The work the visitors did is so interesting and productive and so appreciated. The Anne Frank Project conducted two full days of teacher training in drama-based education at Urukundo Village. About 30 teachers from the Urukundo Learning Center as well as more than 50 teachers from various schools in Muhanga received professional development on how to use storytelling in their classrooms. On a third day, the teachers used it in their own classrooms. The results were outstanding! Plans are underway to define the partnership among the District of Muhunga, Urukundo Village and the SUNY Buffalo State’s Anne Frank Project to make Urukundo a center for innovative teaching and learning.

Here are some pictures from the training for the adults:

The next photo is special for John Latone, Claude's best friend. Claude and John met when the group was here about three years ago.

The kids had fun with the visitors.
Dinner with the kids
Blowing bubbles and relaxing in the front yard at Mama’s house
Claudine and the bubble wand
Always foote ball(soccer)
The Anne Frank Project group presented “Jack and the Beanstalk.”

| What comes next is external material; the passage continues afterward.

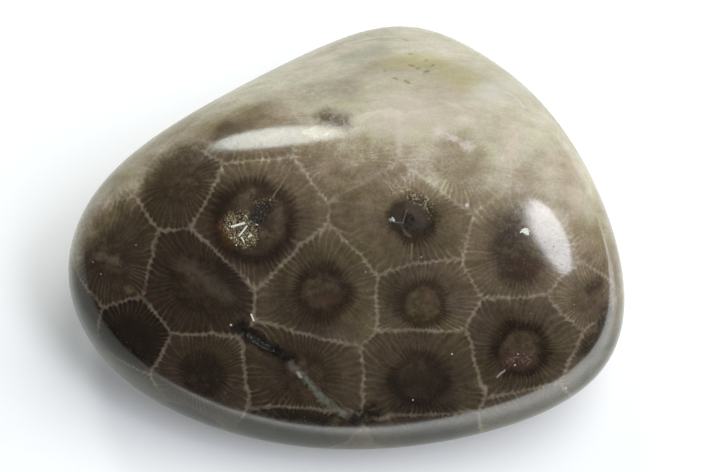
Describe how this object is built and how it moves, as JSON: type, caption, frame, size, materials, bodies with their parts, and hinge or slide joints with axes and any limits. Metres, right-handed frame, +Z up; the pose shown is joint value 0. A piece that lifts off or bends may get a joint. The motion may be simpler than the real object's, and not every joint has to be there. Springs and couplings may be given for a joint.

The storyteller wore the orange-dotted shirt. All did a great job.
The tale includes the chicken who laid the golden egg.
And don’t forget the monster giant.

The children participated in the presentation. All had a wonderful time.
Now there is a new stone on the path. It shows where the heart is.

Visitors

Lauren Wright from South Carolina, USA, first came to Urukundo when she was with the Peace Corps and returned after finishing a degree in nutrition to visit her friends, the village and Urukundo. Love having her.
Lauren and her best friend Benita
Peter Zittel and his mom, Kim Zittel, came the middle of June. Mom stayed for a short time; Peter stayed longer as a volunteer helping out at the preschool. They are from Buffalo, New York, USA. Peter starts university in the fall.
Didn’t get mom’s photo. Sorry, Kim.
Big kids challenge Peter in foote ball (soccer) match.

Come back soon, Lauren, Peter and Kim.